1.1 Go to the NetApp Cloud Manager. On the Canvas start page, double click the AWS Cloud Volumes ONTAP instance you see among your working environments:
1.2 Once inside the working environment for the AWS Cloud Volumes ONTAP instance, click on the burger menu icon on the right, as shown below. This will open a drop-down menu.
Click on the “Advanced”, and then select “System Manager” from the options presented. This will open the NetApp System Manager view for the Cloud Volumes ONTAP instance.
1.3 In the following pop-up window, click on the “Launch” link. Ensure the networking connectivity exists from your workstation to the Cloud Volumes ONTAP instance deployed on your AWS Cloud VPC.
1.4 If you are prompted to confirm an insecure connection due to the use of default SSL certificates on the Cloud Volumes ONTAP instance, click on “Advanced” and then on “Proceed to <ip address>,” as shown below.
1.5 Log in to System Manager using the appropriate credentials.
1.6 In ONTAP System Manager, go to the menu on the left. Click on the “Cluster” option and select “Settings” from the submenu presented.
1.7 On the Setting screen, scroll down until you reach the “Intercluster Settings” section. Click “Peer Cluster” as shown below in order to begin the cluster peering process.
1.8 From the Cluster peering window, make sure you select the appropriate SVM to use with the Cloud Volumes ONTAP instance.
When you are done, click the “Launch Remote Cluster” link to launch the System Manager view for your on-premises cluster. This will generate an authentication passphrase.
1.9 Provide the IP address of the on-premises cluster and select the appropriate ONTAP version of the cluster. Note that this IP address needs to be the cluster management IP of the on-premises cluster and should be fully reachable from the AWS-based Cloud Volumes ONTAP instance.
When you’re done, click “Launch.”
1.10 Similar to earlier, if you are prompted to confirm an insecure connection due to the use of default SSL certificates on the on-premises ONTAP instance, click “Proceed,” as shown below.
1.11 Now log in to the System Manager using your appropriate credentials.
1.12 From the on-premises ONTAP instance, verify and note down the Cluster Management LIF IP and the generated passphrase.
These will both be needed later.
1.13 Now, go back to the System Manager view of the Cloud Volumes ONTAP instance.
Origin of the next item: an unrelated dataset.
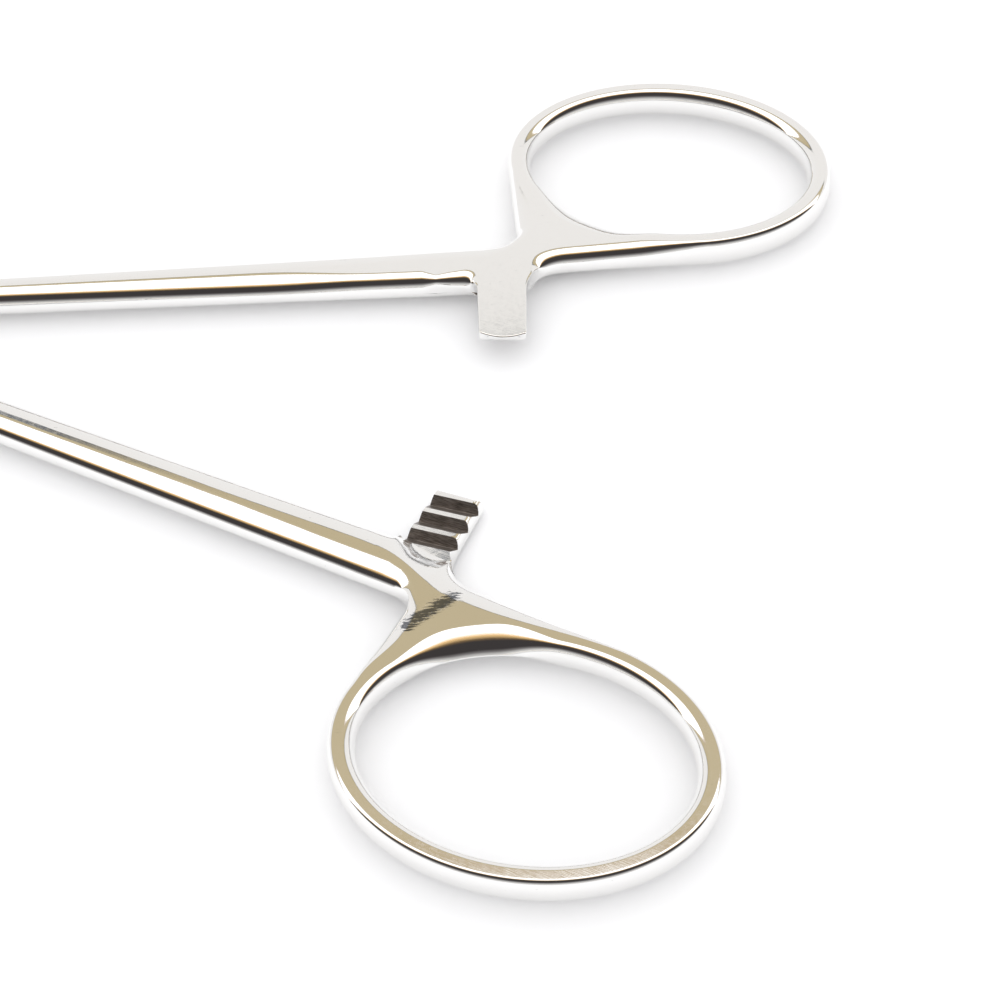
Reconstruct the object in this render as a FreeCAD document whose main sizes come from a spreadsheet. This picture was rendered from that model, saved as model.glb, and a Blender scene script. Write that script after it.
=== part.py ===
"""Hemostat forceps: two ring-handled arms that cross in a box lock on one rivet.

The origin is on the rivet's axis, at the level of the surface the forceps lie on.
X runs from the rivet towards the finger rings, along the line halfway between the
arms, and Z is up. Each arm is drawn as it lies when the jaws are shut, about the
mid-plane of the lock, and its placement then opens it by half the opening angle.
"""
import FreeCAD, Part
import math
import os
from types import SimpleNamespace

import Sketcher

# Driving dimensions, in millimetres and degrees.
DIMENSIONS = [
    # Box lock, its tongue and the rivet through both
    ("lock_thickness", 3.8),
    ("lock_radius", 6.4),
    ("lock_width", 8.4),
    ("lock_rounding", 0.5),
    ("tongue_radius", 3.7),
    ("tongue_thickness", 1.4),
    ("slot_clearance", 0.05),
    ("rivet_radius", 1.3),
    ("rivet_clearance", 0.04),
    # Opening of the arms, and the gap left between them when shut
    ("half_opening", 9.2),
    ("shut_gap", 0.1),
    # Shanks, from the lock to the ratchet
    ("handle_thickness", 2.84),
    ("handle_rounding", 0.9),
    ("root_length", 10.0),
    ("root_width", 2.9),
    ("shank_inner_offset", 3.4),
    # Finger rings, placed from the ratchet bar
    ("ring_past_bar", 13.48),
    ("ring_offset", 18.36),
    ("ring_length", 28.9),
    ("ring_width", 21.5),
    ("ring_wall", 2.05),
    ("ring_tilt", 8.0),
    # Notch between a shank and its ring, on the outer side
    ("notch_before_bar", 1.35),
    ("notch_offset", 9.8),
    ("notch_radius", 1.7),
    # Ratchet bars
    ("bar_reach", 67.5),
    ("bar_width", 4.1),
    ("bar_overhang", 2.4),
    ("bar_gap", 0.1),
    ("bar_ramp", 1.9),
    ("ramp_foot_height", 0.28),
    ("bar_flare", 0.9),
    ("web_past_bar", 3.5),
    ("web_offset", 5.93),
    ("tooth_count", 3),
    ("tooth_pitch", 1.83),
    ("tooth_depth", 0.8),
    ("tooth_face_run", 0.5),
    ("tooth_land", 0.15),
    ("tooth_tip_land", 0.4),
    # Jaws
    ("jaw_length", 46.5),
    ("jaw_root_width", 3.0),
    ("jaw_root_thickness", 3.5),
    ("jaw_tip_width", 1.5),
    ("jaw_tip_thickness", 2.1),
    ("jaw_rounding", 0.9),
    ("jaw_tip_rounding", 0.7),
    ("serrated_length", 30.0),
    ("serration_pitch", 1.0),
    ("serration_depth", 0.22),
]
SHEET_NAME = "dims"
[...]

Here you will paste or type in the passphrase generated in the previous step.
Add / verify the Intercluster network interface IP address and click the “Initiate Cluster Peering” button to start the peering process.
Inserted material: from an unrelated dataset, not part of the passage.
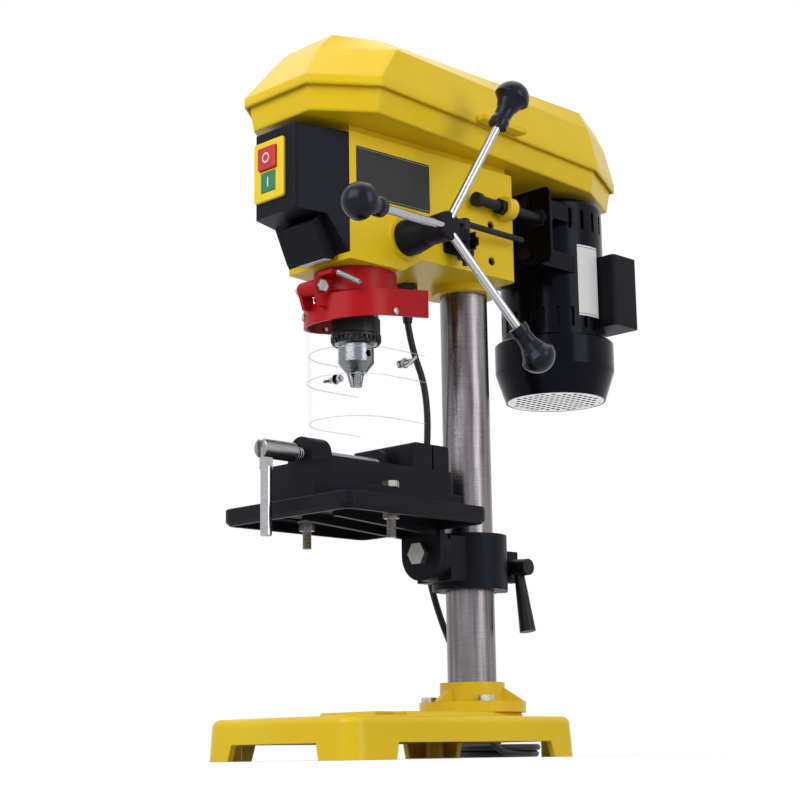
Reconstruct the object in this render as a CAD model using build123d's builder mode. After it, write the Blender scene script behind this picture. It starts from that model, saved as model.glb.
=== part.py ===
"""Bench drill press with a five-step belt drive, keyed chuck, swing-up chuck guard and a machine vise.

Millimetres, +Z up. The origin is the middle of the base's footprint on the bench, the operator
stands at -Y and the feed levers are on +X. Every sub-part is one section that ends by writing its STEP.
"""

from build123d import *
from math import asin, atan2, cos, degrees, hypot, pi, radians, sin, sqrt, tan
import os

os.makedirs("parts", exist_ok=True)

# ---------------------------------------------------------------- fits and clearances
RUNNING_FIT = 0.05      # radial clearance of a shaft or slide in its bore
SLACK_FIT = 0.15        # radial clearance of a loose guide
BODY_GAP = 0.3          # air between two bodies that move past each other

# ---------------------------------------------------------------- base, foot and column
BASE_WIDTH = 190.0
BASE_LENGTH = 290.0
BASE_HEIGHT = 36.0
BASE_CORNER = 20.0
BASE_DRAFT = 4.0        # degrees
BASE_WALL = 6.0
BASE_EDGE_ROUND = 7.0
ARCH_HEIGHT = 14.0
ARCH_SLOPE = 4.0        # how much wider an arch is at the bench than at its crown, each side
FRONT_ARCH_HALF = 54.0
SIDE_ARCH_FRONT = -88.0
SIDE_ARCH_REAR = 104.0
PAD_RISE = 5.0
HOLD_DOWN_RADIUS = 4.5
HOLD_DOWN_SPACING_X = 148.0
HOLD_DOWN_SPACING_Y = 254.0
HOLD_DOWN_BOSS_RADIUS = 9.0
BASE_SLOT_LENGTH = 80.0
BASE_SLOT_WIDTH = 14.0
BASE_SLOT_X = 42.0
BASE_SLOT_Y = -70.0

COLUMN_Y = 103.0
COLUMN_RADIUS = 23.0
COLUMN_WALL = 3.0
COLUMN_TOP = 545.0
FLANGE_RADIUS = 50.0
FLANGE_THICKNESS = 10.0
FOOT_BOSS_RADIUS = 30.5
FOOT_BOSS_HEIGHT = 28.0
FOOT_BOLT_CIRCLE = 42.0
FOOT_BOLT_RADIUS = 4.0
FOOT_RIB = 6.0

# ---------------------------------------------------------------- head casting
THROAT = 146.0          # column axis to spindle axis
SPINDLE_Y = COLUMN_Y - THROAT
HEAD_FRONT_Y = -88.0
HEAD_REAR_Y = 122.0
HEAD_FRONT_HALF = 41.0
HEAD_REAR_HALF = 54.0
HEAD_TOP = 558.0
HEAD_NECK_TOP = 566.0
HEAD_BELLY = 438.0      # underside around the quill
HEAD_TAIL = 451.0       # underside behind the quill
HEAD_WALL = 6.0
QUILL_BOSS_RADIUS = 29.0
QUILL_BOSS_BOTTOM = 411.0
COLUMN_BOSS_RADIUS = 31.0
COLUMN_BOSS_BOTTOM = 443.0
LUG_RADIUS = 11.0
LUG_LENGTH = 12.0
LUG_FRONT_Y = 97.0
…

1.14 Once complete, verify the peering is in place by navigating to the Intercluster settings section, as shown below.
Now that the cluster peering is set up between your on-premises ONTAP cluster and the Cloud Volumes ONTAP cluster, the next step is to set up the Storage Virtual Machine (SVM) peering between the two clusters.
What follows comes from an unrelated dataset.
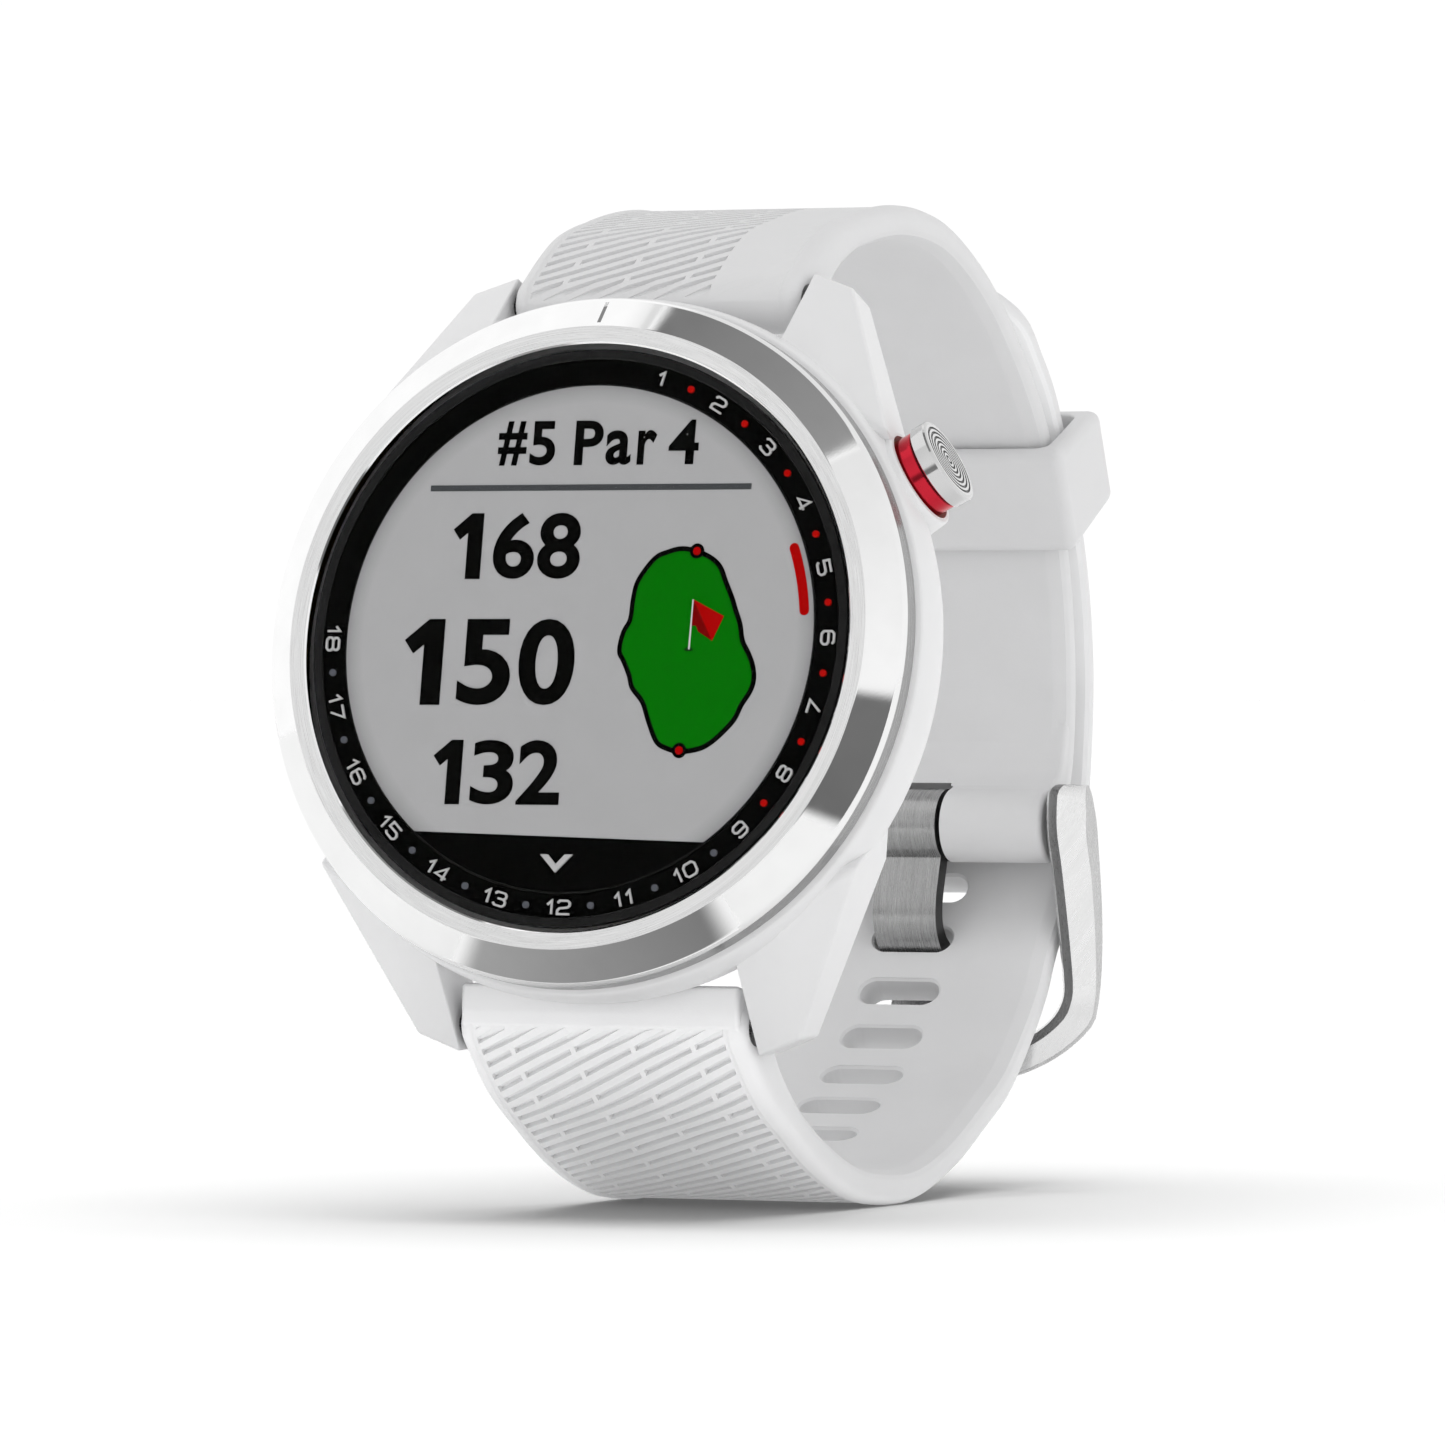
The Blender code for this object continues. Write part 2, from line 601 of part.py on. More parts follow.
def make_lower_strap():
    """The holed strap: round the wrist, through the buckle and out to its rounded tail."""
    def thickness_at(along, length):
        if along < TAIL_START:
            return lug_end_thickness(along)
        if along < length - TIP_LENGTH:
            return blend_between(along, TAIL_START, TAIL_START + 6.0, STRAP_THICK, TAIL_THICK)
        return blend_between(along, length - TIP_LENGTH, length, TAIL_THICK, 1.1)

    def half_width_at(along, length):
        share = max(0.0, (along - length + TIP_LENGTH) / (TIP_LENGTH * 1.05))
        return STRAP_HALF_WIDTH * math.sqrt(1.0 - share * share)

    strap = strap_body("lower_strap", LOWER_LINE, thickness_at, half_width_at, "silicone")
    add_eye(strap, -BAR_UP, BAR_BACK, STRAP_EYE_R, STRAP_BORE_R, STRAP_HALF_WIDTH - 0.03)
    cut_lever_room(strap, -1)
    step = 0.5
    line = even_line(LOWER_LINE, step)[0]
    middle = min(range(len(line)), key=lambda k: (line[k] - Vector(TONGUE_SLOT)).length)
    for index in range(-SLOTS_BEFORE, SLOTS_AFTER + 1):
        k = middle + round(index * SLOT_PITCH / step)
        combine(strap, slot_cutter(line[k], outward(line, k)), 'DIFFERENCE')


# ---------------------------------------------------------------- buckle and keeper

def ribbon_outline(points, thickness):
    """The closed outline of a strip of even thickness along a (back, up) line."""
    line = smooth_line(points, 4)
    sides = []
    for k, centre in enumerate(line):
        run = line[min(k + 1, len(line) - 1)] - line[max(k - 1, 0)]
        normal = Vector((run.y, -run.x)).normalized() * thickness / 2
        sides.append((centre + normal, centre - normal))
    there = [near for near, far in sides]
    back_again = [far for near, far in reversed(sides)]
    return there + back_again


def frame_front_outline(half_width, floor, corner, top):
    """A U in the (across, up) plane with round lower corners."""
    points = [(half_width, top)]
    for k in range(7):
        angle = math.radians(15.0 * k)
        points.append((half_width - corner + corner * math.cos(angle),
                       floor + corner - corner * math.sin(angle)))
    return points + [(-across, up) for across, up in reversed(points)]


def front_plate(name, outline, near, far):
    """An (across, up) outline extruded from near to far behind the dial; a cutter."""
    rings = [[at(across, up, back) for across, up in outline] for back in (near, far)]
    return loft(name, rings)


def make_buckle():
    frame_empty = pivot("buckle_axis", at(0.0, BUCKLE_UP, BUCKLE_BACK))
    frame = side_plate("buckle_frame", FRAME_SIDE, -FRAME_OUTER_HALF, FRAME_OUTER_HALF, "steel",
                       parent=frame_empty, bevel=0.35)
    outer = front_plate("frame_round",
                        frame_front_outline(FRAME_ROUND_HALF, FRAME_ROUND_FLOOR, 8.2, 5.0),
                        40.0, 70.0)
    combine(frame, outer, 'INTERSECT')
    inner = front_plate("frame_window",
                        frame_front_outline(FRAME_INNER_HALF, FRAME_BAR_TOP, 3.6, 5.0),
                        40.0, 70.0)
    combine(frame, inner, 'DIFFERENCE')
    for side in (1, -1):
        hole = bar_rod("frame_bar_hole", side * 9.0, side * 11.4, BUCKLE_BORE_R, BUCKLE_UP,
                       BUCKLE_BACK)
        combine(frame, hole, 'DIFFERENCE')
    rest = side_plate("tongue_rest", ribbon_outline(TONGUE_LINE[7:], TONGUE_THICK + 2 * GAP),
                      -TONGUE_HALF_WIDTH - GAP, TONGUE_HALF_WIDTH + GAP)
    combine(frame, rest, 'DIFFERENCE')
    bar_rod("buckle_bar", -11.1, 11.1, BUCKLE_BAR_R, BUCKLE_UP, BUCKLE_BACK, "steel",
            parent=frame_empty)
    tongue = bar_rod("buckle_tongue", -TONGUE_HALF_WIDTH, TONGUE_HALF_WIDTH, 2.35, BUCKLE_UP,
                     BUCKLE_BACK, "steel", segments=32, parent=frame_empty)
    plate = side_plate("tongue_plate", ribbon_outline(TONGUE_LINE, TONGUE_THICK),
                       -TONGUE_HALF_WIDTH + 0.01, TONGUE_HALF_WIDTH - 0.01)
    combine(tongue, plate, 'UNION')
    combine(tongue, bar_rod("tongue_bore", -5.0, 5.0, BUCKLE_BORE_R, BUCKLE_UP, BUCKLE_BACK),
            'DIFFERENCE')


def keeper_outline(depths, reaches):
    """Four (back, up) corners: the wrist side and the outer side of a box on the strap."""
    turn = math.radians(KEEPER_AT_DEG)
    out = Vector((math.cos(turn), math.sin(turn)))
    along = Vector((-out.y, out.x))
    centre = Vector((CURVE_BACK, CURVE_UP))
    near, far = (centre + out * depth for depth in depths)
    (near_down, near_up), (far_down, far_up) = reaches
    return [near + along * near_down, near + along * near_up,
            far + along * far_up, far + along * far_down]


def make_keeper():
    keeper_empty = pivot("keeper_axis", at(0.0, CURVE_UP, CURVE_BACK))
    keeper = side_plate("strap_keeper", keeper_outline(KEEPER_OUTER, KEEPER_REACH),
                        -KEEPER_OUTER_HALF, KEEPER_OUTER_HALF, "silicone",
                        parent=keeper_empty, bevel=0.45)
    way = side_plate("keeper_way", keeper_outline(KEEPER_INNER, ((-6.0, 6.0), (-6.0, 6.0))),
                     -KEEPER_INNER_HALF, KEEPER_INNER_HALF)
    combine(keeper, way, 'DIFFERENCE')


def build():
    make_bezel()
    flex_room = make_display_stack()
    make_case(flex_room)
    make_case_back()
    make_electronics()
    make_button()
    make_spring_bar("upper", 1)
    make_spring_bar("lower", -1)
    make_upper_strap()
    make_lower_strap()
    make_buckle()
    make_keeper()


build()
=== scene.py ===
"""Looks for the golf GPS watch: every visible piece is rebuilt in fine detail around the
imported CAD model, in the dial frame (X to 3 o'clock, Y to 12 o'clock, Z out of the dial).
"""
import bisect
import json
import math

import bmesh
import bpy
from mathutils import Matrix, Vector


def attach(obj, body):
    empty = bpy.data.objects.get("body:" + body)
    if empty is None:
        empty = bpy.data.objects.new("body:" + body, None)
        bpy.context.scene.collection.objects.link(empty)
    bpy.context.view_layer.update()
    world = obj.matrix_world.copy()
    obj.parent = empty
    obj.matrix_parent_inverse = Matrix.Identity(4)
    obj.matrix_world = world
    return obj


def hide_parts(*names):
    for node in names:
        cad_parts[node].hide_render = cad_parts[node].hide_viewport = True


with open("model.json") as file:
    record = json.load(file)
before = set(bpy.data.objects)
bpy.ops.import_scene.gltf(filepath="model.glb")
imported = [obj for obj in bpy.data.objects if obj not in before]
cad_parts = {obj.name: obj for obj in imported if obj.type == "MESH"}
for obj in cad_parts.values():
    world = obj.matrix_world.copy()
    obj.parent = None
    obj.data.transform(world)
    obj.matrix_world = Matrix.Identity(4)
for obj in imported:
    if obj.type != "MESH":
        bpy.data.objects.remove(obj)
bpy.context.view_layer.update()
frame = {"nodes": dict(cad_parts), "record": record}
MM = 0.001

# ---------------------------------------- the dial frame
LENS_FRONT = 0.42
lens_mount = next(m for m in frame["record"]["mounts"] if m["name"] == "lens_face")
OUT = Vector(lens_mount["axis"]).normalized()
RIGHT = Vector((1.0, 0.0, 0.0))
UP = OUT.cross(RIGHT)
ORIGIN = Vector(lens_mount["pos_m"]) - OUT * LENS_FRONT * MM
DIAL = Matrix((RIGHT, UP, OUT)).transposed().to_4x4()
DIAL.translation = ORIGIN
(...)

2.1 In the System Manager Settings window, go to the “Storage VM Peers” option under “Intercluster Settings.”
Click the three dots to expand the menu and select the “Peer Storage VMs” option.
2.2 Select the appropriate Storage VM names for the local (Cloud Volumes ONTAP) instance and the remote (on-premises ONTAP) instances and click “Peer Storage VMs” to begin the SVM peering process.
2.3 Once complete, you will be able to review this by going from Cluster -> Settings -> Intercluster Settings, as shown below.
We will now verify that FlexCache is enabled to leverage the SVM peering relationship set up earlier.
3.1 In the Settings page of System Manager, find the “Storage VM Peers” menu under the Intercluster Settings.
Expand the menu by clicking the three vertical dots and select “Manage Storage VM Peers” from the options presented.
3.2 This will take you to the Storage VM Peers view. Here, you can verify that FlexCache is already enabled as a valid application that can use this SVM peering as shown below.
Now that both cluster and SVM peering are set up between the on-premises and AWS Cloud ONTAP instances and FlexCache is enabled, we will go ahead and create the FlexCache volume on the Cloud Volumes ONTAP instance on AWS.
4.1 On the left-hand menu of the System Manager view for the AWS Cloud Volumes ONTAP instance, click the “Storage” menu option.
In the expanded menu, select “Volumes.”
4.2 Click on “+Add” and type a name for the FlexCache volume and select the size. Note the sizing considerations referenced in the prerequisites section above.
When you are done, click the “More Options” button.
4.3 Check the checkbox to add this volume as a FlexCache volume for a remote volume. This will enable you to edit the cluster settings below, where you can select the on-premises cluster name, the appropriate SVM name, and the source volume on the SVM for which you’ll use to create the FlexCache volume.
4.4 You can review the rest of the settings and options on this page as needed. For the purpose of this demonstration, we will leave them all set as default.
When you’re done, scroll down to click “Save.”
4.5 This will now create the FlexCache volume on the Cloud Volumes ONTAP instance on AWS Cloud as a cache volume for the on-premises source data volume. You can view the details by clicking on the name of the FlexCache volume, as shown below.
4.6 And you’re done. You now have a working FlexCache volume on NetApp Cloud Volumes ONTAP running on AWS.
When comparing the System Manager view of the source volume (on-premises) and the destination FlexCache volume (on AWS Cloud), you can see the space consumption difference between the two volumes due to the inherent benefits of FlexCache.
NetApp FlexCache and NetApp Cloud Volumes ONTAP on AWS provides a convenient way for the customers to burst, migrate and access various datasets generated across various on-premises or other cloud locations into a centralized AWS cloud location without the need to do a clunky and expensive data migration, whether it’s to take advantage of AWS big data services or to move data between repositories in a multicloud storage deployment.
This article illustrates how simple it is to set up FlexCache on Cloud Volumes ONTAP on AWS. If you are implementing NetApp FlexCache in production, it is important to note a number of best practice recommendations such as turning off the last accessed time updates (atime-updates) on the origin volume in order to avoid invalidations on files that are cached when there is only a read at the origin. Please refer to the NetApp Technical Report 4743 for the full list of these best practices.